▶ **What needs to be done**: Quote every line of the material beneath this one.
:: Supplied material
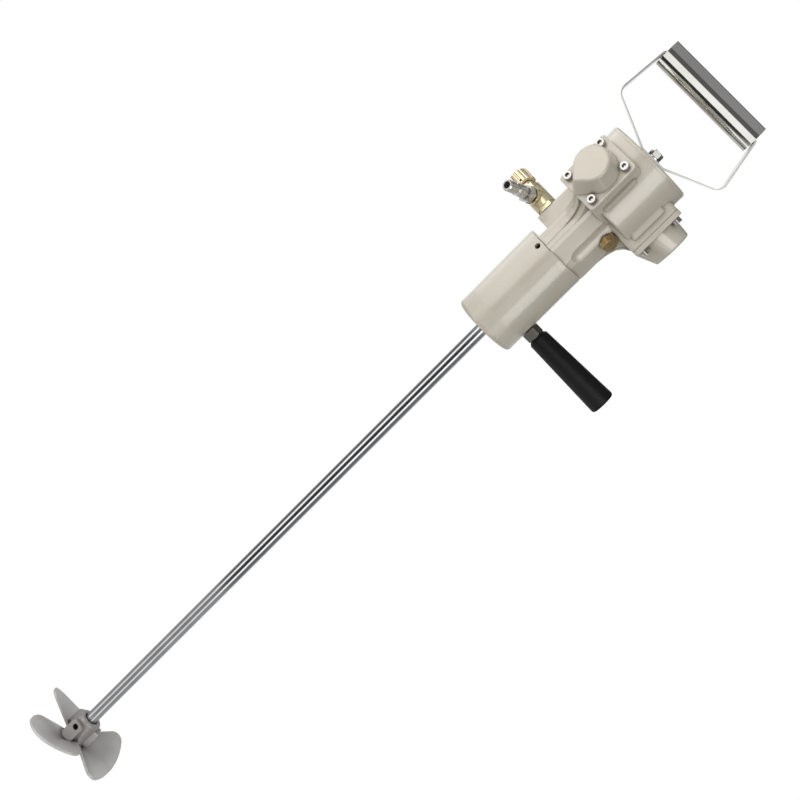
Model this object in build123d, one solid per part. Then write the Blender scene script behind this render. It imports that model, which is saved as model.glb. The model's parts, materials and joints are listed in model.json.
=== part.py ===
from build123d import *
import math
import os

# Hand-held air agitator: three-cylinder radial air motor, bearing housing, long shaft and propeller.
# Millimetres. Z is the shaft axis, up towards the bail. The origin is the middle of the bail's grip.
# Angles are bearings round Z, measured from +X, which is also the side of the side handle.

# ---- fits -----------------------------------------------------------------------------------
seat_gap = 0.02          # between a piece and the fixed seat that holds it, on the radius
thread_gap = 0.05        # between a screw and its thread, on the radius
running_gap = 0.05       # between a turning piece and what guides it, on the radius
contact_gap = 0.3        # between a piece that moves and one that it comes up against

# ---- bail and grip --------------------------------------------------------------------------
grip_radius = 17.4
grip_wall = 2.2
grip_length = 138.0
grip_shift = -3.6        # the grip's middle, off the shaft axis
grip_end_gap = 0.5
strap_width = 30.0
strap_thickness = 2.0
strap_knee_x = 81.5
strap_knee_drop = 65.0   # from the grip's axis down to the knees
strap_base_length = 31.0
strap_corner_bend = 5.0
strap_knee_bend = 12.0
strap_foot_bend = 6.0
bail_height = 93.2       # from the grip's axis down to the seat on the end cover

# ---- end cover screws, countersunk ----------------------------------------------------------
end_screw_count = 6
end_screw_radius = 2.45
end_screw_head = 4.8
end_screw_length = 15.0
end_screw_sink = 2.6
end_screw_inset = 8.4    # from the body's side in to the screws

# ---- motor casing ---------------------------------------------------------------------------
cover_rim_drop = 1.8     # from the bail seat down to the rim of the end cover
cover_thickness = 4.5
cover_edge = 2.5
cover_boss_radius = 17.0
body_radius = 54.8
body_height = 74.9
cylinder_bearings = (0.0, -120.0, 120.0)
cylinder_drop = 47.0     # from the body's top face down to the cylinder axes
boss_face = 58.65        # boss face from the shaft axis
boss_width = 59.0
boss_height = 68.5
boss_corner = 4.5
pad_width = 67.0         # raised pad behind each boss
pad_height = 48.0
pad_face = 50.5
crank_bore = 35.0        # radius of the crank chamber
crank_chamber_depth = 73.5
nose_height = 68.6
body_foot_edge = 2.5
nose_flat = 30.6         # flat between two nose lobes, from the shaft axis
nose_edge = 2.0
lobe_face = 39.0         # flat of a nose lobe from the shaft axis
lobe_half_width = 10.7
port_side = -60.0        # the side with the brass plug is thicker, with two facets
facet_turn = 22.0        # its facets, from the middle of that side
facet_face = 36.5
facet_start = 7.6
facet_end = 38.0
port_boss_radius = 11.5
flare_rise = 42.0        # how far the lobe's flare runs down from the body
flare_reach = 55.5
valley_depth = 2.4       # hollow down the middle of each side
valley_width = 17.0
valley_head = 1.5        # from the body's foot down to the valley's top
valley_foot = 10.0       # from the nose's lower edge up to the valley's scooped end
spigot_radius = 28.5
spigot_length = 12.0

# ---- cylinders ------------------------------------------------------------------------------
gasket_thickness = 0.5
flange_thickness = 6.45
cap_foot_radius = 25.8
cap_face_radius = 21.0
cap_rise = 2.5           # the cap's face sits a little above the cylinder's axis
cap_face = 90.0          # cap face from the shaft axis
cap_edge = 3.0
cap_roof = 4.0
ridge_tip_radius = 5.0
ridge_crest = 24.2       # lowest point of the cap's face, below the cylinder's axis
ridge_crest_radius = 3.0
liner_radius = 17.5
cylinder_bore = 15.0
liner_inner_end = 37.0
head_space = 2.5         # from the liner's end to the cap's roof
cover_screw_side = 21.5
cover_screw_rise = 24.7
cover_screw_radius = 2.95
cover_screw_head = 5.0
cover_screw_head_height = 6.0
cover_screw_grip = 14.0  # thread in the casing
duct_radius = 2.0
duct_drop = 27.5         # duct in the cover flange, below the cylinder axis

# ---- pistons --------------------------------------------------------------------------------
piston_gap = 0.1
piston_length = 28.0
piston_crown_gap = 1.0   # from the crown at top dead centre to the liner's end
piston_roof = 5.0
piston_wall = 4.4
ring_height = 2.0
ring_depth = 1.8
ring_lands = (3.0, 8.0)  # from the crown to each ring
pin_radius = 4.0
pin_end_gap = 1.5        # from the pin's ends to the bore
pin_drop = 17.0          # from the crown to the gudgeon pin
small_end_radius = 7.5
small_end_length = 14.0
rod_width = 9.0
rod_depth = 11.0
shoe_radius = 11.0
shoe_thickness = 3.5

# ---- crankshaft -----------------------------------------------------------------------------
throw = 10.0
crank_bearing = -120.0   # bearing of the crankpin at rest
crankpin_radius = 12.0
bush_wall = 1.5
drive_ring_radius = 24.0
drive_ring_flat = 20.0
drive_ring_height = 28.0
web_gap = 0.5
web_thickness = 10.0
web_radius = 29.0
web_neck_radius = 14.5
journal_radius = 7.5
journal_shoulder = 10.0
key_length = 14.0
crank_tail = 22.0        # crankshaft below the nose spigot

# ---- bearings, all of one type --------------------------------------------------------------
bearing_outer = 17.5
bearing_width = 11.0
bearing_pitch = 12.5
ball_radius = 3.0
ball_count = 7
race_gap = 0.05
ring_land = 1.9          # race shoulders, either side of the pitch radius
cage_half_width = 0.8
cage_height = 8.0

# ---- rotary valve ---------------------------------------------------------------------------
valve_spool_radius = 13.0
sleeve_radius = 16.0
sleeve_drop = 3.0        # below the lower crankshaft bearing
sleeve_length = 40.0
port_radius = 2.5
seal_radius = 15.0
seal_height = 7.0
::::
▶ **The answer**:
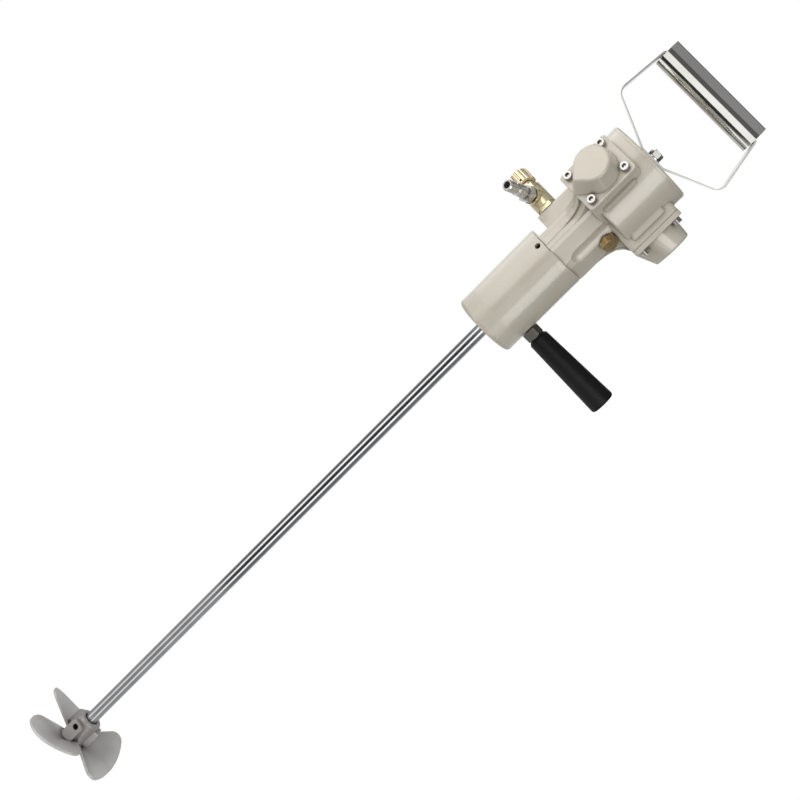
Model this object in build123d, one solid per part. Then write the Blender scene script behind this render. It imports that model, which is saved as model.glb. The model's parts, materials and joints are listed in model.json.
=== part.py ===
from build123d import *
import math
import os

# Hand-held air agitator: three-cylinder radial air motor, bearing housing, long shaft and propeller.
# Millimetres. Z is the shaft axis, up towards the bail. The origin is the middle of the bail's grip.
# Angles are bearings round Z, measured from +X, which is also the side of the side handle.

# ---- fits -----------------------------------------------------------------------------------
seat_gap = 0.02          # between a piece and the fixed seat that holds it, on the radius
thread_gap = 0.05        # between a screw and its thread, on the radius
running_gap = 0.05       # between a turning piece and what guides it, on the radius
contact_gap = 0.3        # between a piece that moves and one that it comes up against

# ---- bail and grip --------------------------------------------------------------------------
grip_radius = 17.4
grip_wall = 2.2
grip_length = 138.0
grip_shift = -3.6        # the grip's middle, off the shaft axis
grip_end_gap = 0.5
strap_width = 30.0
strap_thickness = 2.0
strap_knee_x = 81.5
strap_knee_drop = 65.0   # from the grip's axis down to the knees
strap_base_length = 31.0
strap_corner_bend = 5.0
strap_knee_bend = 12.0
strap_foot_bend = 6.0
bail_height = 93.2       # from the grip's axis down to the seat on the end cover

# ---- end cover screws, countersunk ----------------------------------------------------------
end_screw_count = 6
end_screw_radius = 2.45
end_screw_head = 4.8
end_screw_length = 15.0
end_screw_sink = 2.6
end_screw_inset = 8.4    # from the body's side in to the screws

# ---- motor casing ---------------------------------------------------------------------------
cover_rim_drop = 1.8     # from the bail seat down to the rim of the end cover
cover_thickness = 4.5
cover_edge = 2.5
cover_boss_radius = 17.0
body_radius = 54.8
body_height = 74.9
cylinder_bearings = (0.0, -120.0, 120.0)
cylinder_drop = 47.0     # from the body's top face down to the cylinder axes
boss_face = 58.65        # boss face from the shaft axis
boss_width = 59.0
boss_height = 68.5
boss_corner = 4.5
pad_width = 67.0         # raised pad behind each boss
pad_height = 48.0
pad_face = 50.5
crank_bore = 35.0        # radius of the crank chamber
crank_chamber_depth = 73.5
nose_height = 68.6
body_foot_edge = 2.5
nose_flat = 30.6         # flat between two nose lobes, from the shaft axis
nose_edge = 2.0
lobe_face = 39.0         # flat of a nose lobe from the shaft axis
lobe_half_width = 10.7
port_side = -60.0        # the side with the brass plug is thicker, with two facets
facet_turn = 22.0        # its facets, from the middle of that side
facet_face = 36.5
facet_start = 7.6
facet_end = 38.0
port_boss_radius = 11.5
flare_rise = 42.0        # how far the lobe's flare runs down from the body
flare_reach = 55.5
valley_depth = 2.4       # hollow down the middle of each side
valley_width = 17.0
valley_head = 1.5        # from the body's foot down to the valley's top
valley_foot = 10.0       # from the nose's lower edge up to the valley's scooped end
spigot_radius = 28.5
spigot_length = 12.0

# ---- cylinders ------------------------------------------------------------------------------
gasket_thickness = 0.5
flange_thickness = 6.45
cap_foot_radius = 25.8
cap_face_radius = 21.0
cap_rise = 2.5           # the cap's face sits a little above the cylinder's axis
cap_face = 90.0          # cap face from the shaft axis
cap_edge = 3.0
cap_roof = 4.0
ridge_tip_radius = 5.0
ridge_crest = 24.2       # lowest point of the cap's face, below the cylinder's axis
ridge_crest_radius = 3.0
liner_radius = 17.5
cylinder_bore = 15.0
liner_inner_end = 37.0
head_space = 2.5         # from the liner's end to the cap's roof
cover_screw_side = 21.5
cover_screw_rise = 24.7
cover_screw_radius = 2.95
cover_screw_head = 5.0
cover_screw_head_height = 6.0
cover_screw_grip = 14.0  # thread in the casing
duct_radius = 2.0
duct_drop = 27.5         # duct in the cover flange, below the cylinder axis

# ---- pistons --------------------------------------------------------------------------------
piston_gap = 0.1
piston_length = 28.0
piston_crown_gap = 1.0   # from the crown at top dead centre to the liner's end
piston_roof = 5.0
piston_wall = 4.4
ring_height = 2.0
ring_depth = 1.8
ring_lands = (3.0, 8.0)  # from the crown to each ring
pin_radius = 4.0
pin_end_gap = 1.5        # from the pin's ends to the bore
pin_drop = 17.0          # from the crown to the gudgeon pin
small_end_radius = 7.5
small_end_length = 14.0
rod_width = 9.0
rod_depth = 11.0
shoe_radius = 11.0
shoe_thickness = 3.5

# ---- crankshaft -----------------------------------------------------------------------------
throw = 10.0
crank_bearing = -120.0   # bearing of the crankpin at rest
crankpin_radius = 12.0
bush_wall = 1.5
drive_ring_radius = 24.0
drive_ring_flat = 20.0
drive_ring_height = 28.0
web_gap = 0.5
web_thickness = 10.0
web_radius = 29.0
web_neck_radius = 14.5
journal_radius = 7.5
journal_shoulder = 10.0
key_length = 14.0
crank_tail = 22.0        # crankshaft below the nose spigot

# ---- bearings, all of one type --------------------------------------------------------------
bearing_outer = 17.5
bearing_width = 11.0
bearing_pitch = 12.5
ball_radius = 3.0
ball_count = 7
race_gap = 0.05
ring_land = 1.9          # race shoulders, either side of the pitch radius
cage_half_width = 0.8
cage_height = 8.0

# ---- rotary valve ---------------------------------------------------------------------------
valve_spool_radius = 13.0
sleeve_radius = 16.0
sleeve_drop = 3.0        # below the lower crankshaft bearing
sleeve_length = 40.0
port_radius = 2.5
seal_radius = 15.0
seal_height = 7.0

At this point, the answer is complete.